- _What is needed_: Within the records that follow, find every line containing the string "lifts". Copy those lines.

* BEGIN *

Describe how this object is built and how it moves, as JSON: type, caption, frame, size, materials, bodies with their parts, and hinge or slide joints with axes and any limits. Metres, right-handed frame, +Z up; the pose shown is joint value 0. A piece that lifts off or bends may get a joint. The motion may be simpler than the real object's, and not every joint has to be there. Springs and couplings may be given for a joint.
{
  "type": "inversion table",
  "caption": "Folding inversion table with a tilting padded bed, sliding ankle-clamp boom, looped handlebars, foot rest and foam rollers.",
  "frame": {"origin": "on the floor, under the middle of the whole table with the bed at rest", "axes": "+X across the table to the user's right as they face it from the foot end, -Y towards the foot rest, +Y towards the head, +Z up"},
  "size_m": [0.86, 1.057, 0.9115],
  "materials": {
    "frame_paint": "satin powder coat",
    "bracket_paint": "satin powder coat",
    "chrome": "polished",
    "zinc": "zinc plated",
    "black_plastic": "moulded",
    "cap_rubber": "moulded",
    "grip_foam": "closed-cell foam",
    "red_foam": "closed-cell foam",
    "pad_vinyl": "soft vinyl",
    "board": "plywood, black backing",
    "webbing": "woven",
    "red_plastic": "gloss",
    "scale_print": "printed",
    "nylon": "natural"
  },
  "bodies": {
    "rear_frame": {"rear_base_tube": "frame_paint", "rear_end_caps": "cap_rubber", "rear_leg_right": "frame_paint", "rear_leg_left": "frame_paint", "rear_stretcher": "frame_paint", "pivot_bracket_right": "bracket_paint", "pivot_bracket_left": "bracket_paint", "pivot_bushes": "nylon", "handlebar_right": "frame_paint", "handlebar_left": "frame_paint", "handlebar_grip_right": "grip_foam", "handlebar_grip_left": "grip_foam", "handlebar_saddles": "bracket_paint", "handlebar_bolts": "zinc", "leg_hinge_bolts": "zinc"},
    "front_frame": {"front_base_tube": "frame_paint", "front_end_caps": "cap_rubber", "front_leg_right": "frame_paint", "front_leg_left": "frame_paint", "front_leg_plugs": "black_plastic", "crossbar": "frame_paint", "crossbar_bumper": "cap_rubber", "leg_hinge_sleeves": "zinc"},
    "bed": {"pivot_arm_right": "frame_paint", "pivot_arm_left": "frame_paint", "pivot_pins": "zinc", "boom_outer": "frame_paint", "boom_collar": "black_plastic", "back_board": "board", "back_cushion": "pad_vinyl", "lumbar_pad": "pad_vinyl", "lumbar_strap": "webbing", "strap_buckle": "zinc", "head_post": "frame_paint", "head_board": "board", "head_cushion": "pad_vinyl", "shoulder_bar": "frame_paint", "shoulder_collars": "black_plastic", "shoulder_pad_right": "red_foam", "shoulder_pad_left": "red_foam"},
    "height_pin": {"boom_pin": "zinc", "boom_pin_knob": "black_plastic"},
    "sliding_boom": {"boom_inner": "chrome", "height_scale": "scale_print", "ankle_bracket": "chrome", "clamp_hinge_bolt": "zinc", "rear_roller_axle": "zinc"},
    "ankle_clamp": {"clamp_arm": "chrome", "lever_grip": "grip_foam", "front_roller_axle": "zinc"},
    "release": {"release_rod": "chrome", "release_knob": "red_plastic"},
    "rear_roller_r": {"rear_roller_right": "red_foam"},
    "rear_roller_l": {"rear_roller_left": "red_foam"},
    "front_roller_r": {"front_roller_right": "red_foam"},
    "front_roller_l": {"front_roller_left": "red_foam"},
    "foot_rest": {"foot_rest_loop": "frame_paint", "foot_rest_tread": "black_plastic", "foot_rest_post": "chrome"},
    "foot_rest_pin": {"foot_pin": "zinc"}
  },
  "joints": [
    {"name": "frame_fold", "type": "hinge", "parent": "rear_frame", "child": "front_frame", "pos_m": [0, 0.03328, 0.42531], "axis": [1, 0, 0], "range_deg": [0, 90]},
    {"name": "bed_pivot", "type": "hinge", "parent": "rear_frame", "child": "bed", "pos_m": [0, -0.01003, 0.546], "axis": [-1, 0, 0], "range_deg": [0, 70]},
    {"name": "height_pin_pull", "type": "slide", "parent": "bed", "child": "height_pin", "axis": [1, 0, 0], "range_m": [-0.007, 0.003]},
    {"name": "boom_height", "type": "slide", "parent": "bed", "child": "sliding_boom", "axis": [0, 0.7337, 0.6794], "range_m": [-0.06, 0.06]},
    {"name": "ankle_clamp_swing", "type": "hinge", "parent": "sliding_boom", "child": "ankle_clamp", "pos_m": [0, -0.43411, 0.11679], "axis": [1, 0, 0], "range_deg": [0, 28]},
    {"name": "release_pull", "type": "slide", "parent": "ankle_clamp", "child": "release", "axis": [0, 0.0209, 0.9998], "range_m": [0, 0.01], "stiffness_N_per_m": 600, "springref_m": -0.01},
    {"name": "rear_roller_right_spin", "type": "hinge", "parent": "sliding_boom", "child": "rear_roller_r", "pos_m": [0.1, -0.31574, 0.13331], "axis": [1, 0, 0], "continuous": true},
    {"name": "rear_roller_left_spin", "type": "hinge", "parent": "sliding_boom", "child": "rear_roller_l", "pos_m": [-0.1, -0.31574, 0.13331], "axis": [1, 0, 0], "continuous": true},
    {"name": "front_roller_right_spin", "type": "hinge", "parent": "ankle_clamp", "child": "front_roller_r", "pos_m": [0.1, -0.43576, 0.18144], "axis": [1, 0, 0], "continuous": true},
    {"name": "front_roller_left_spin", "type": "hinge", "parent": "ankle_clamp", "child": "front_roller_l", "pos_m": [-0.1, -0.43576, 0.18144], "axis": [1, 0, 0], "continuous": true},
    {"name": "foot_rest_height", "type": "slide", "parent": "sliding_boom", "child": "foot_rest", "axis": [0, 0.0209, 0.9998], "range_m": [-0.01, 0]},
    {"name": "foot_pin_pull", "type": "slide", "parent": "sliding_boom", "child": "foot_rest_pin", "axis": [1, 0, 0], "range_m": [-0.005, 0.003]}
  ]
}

* END *
* BEGIN *

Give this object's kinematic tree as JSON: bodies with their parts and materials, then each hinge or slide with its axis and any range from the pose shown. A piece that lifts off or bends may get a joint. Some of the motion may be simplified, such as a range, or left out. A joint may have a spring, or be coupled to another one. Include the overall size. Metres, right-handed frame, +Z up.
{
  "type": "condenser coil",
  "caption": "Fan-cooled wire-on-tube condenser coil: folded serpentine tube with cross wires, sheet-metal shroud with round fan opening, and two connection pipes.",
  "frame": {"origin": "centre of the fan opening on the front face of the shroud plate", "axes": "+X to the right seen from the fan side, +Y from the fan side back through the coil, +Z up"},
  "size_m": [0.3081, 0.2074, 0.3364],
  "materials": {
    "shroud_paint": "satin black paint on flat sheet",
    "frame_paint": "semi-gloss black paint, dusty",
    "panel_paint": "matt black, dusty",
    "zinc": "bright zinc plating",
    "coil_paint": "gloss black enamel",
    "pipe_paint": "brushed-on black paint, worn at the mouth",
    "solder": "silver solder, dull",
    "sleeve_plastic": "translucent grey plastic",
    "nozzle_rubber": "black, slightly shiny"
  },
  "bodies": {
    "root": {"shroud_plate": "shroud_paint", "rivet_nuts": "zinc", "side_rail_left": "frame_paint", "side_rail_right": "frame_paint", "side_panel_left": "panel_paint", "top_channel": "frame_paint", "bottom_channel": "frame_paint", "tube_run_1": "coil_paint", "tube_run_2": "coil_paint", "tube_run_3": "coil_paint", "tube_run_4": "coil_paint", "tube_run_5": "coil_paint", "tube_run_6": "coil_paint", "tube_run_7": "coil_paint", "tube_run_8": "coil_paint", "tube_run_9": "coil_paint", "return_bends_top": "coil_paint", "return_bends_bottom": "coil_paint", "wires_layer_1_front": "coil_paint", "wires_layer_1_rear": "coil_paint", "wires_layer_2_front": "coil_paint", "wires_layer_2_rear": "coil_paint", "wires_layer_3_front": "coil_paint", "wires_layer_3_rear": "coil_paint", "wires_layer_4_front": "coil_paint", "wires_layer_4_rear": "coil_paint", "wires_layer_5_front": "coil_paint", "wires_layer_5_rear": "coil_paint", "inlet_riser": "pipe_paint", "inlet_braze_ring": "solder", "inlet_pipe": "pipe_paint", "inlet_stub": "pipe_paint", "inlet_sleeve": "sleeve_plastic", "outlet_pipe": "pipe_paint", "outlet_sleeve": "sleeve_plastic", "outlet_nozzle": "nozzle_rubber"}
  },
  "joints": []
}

* END *

- _Full output_:
Describe how this object is built and how it moves, as JSON: type, caption, frame, size, materials, bodies with their parts, and hinge or slide joints with axes and any limits. Metres, right-handed frame, +Z up; the pose shown is joint value 0. A piece that lifts off or bends may get a joint. The motion may be simpler than the real object's, and not every joint has to be there. Springs and couplings may be given for a joint.
Give this object's kinematic tree as JSON: bodies with their parts and materials, then each hinge or slide with its axis and any range from the pose shown. A piece that lifts off or bends may get a joint. Some of the motion may be simplified, such as a range, or left out. A joint may have a spring, or be coupled to another one. Include the overall size. Metres, right-handed frame, +Z up.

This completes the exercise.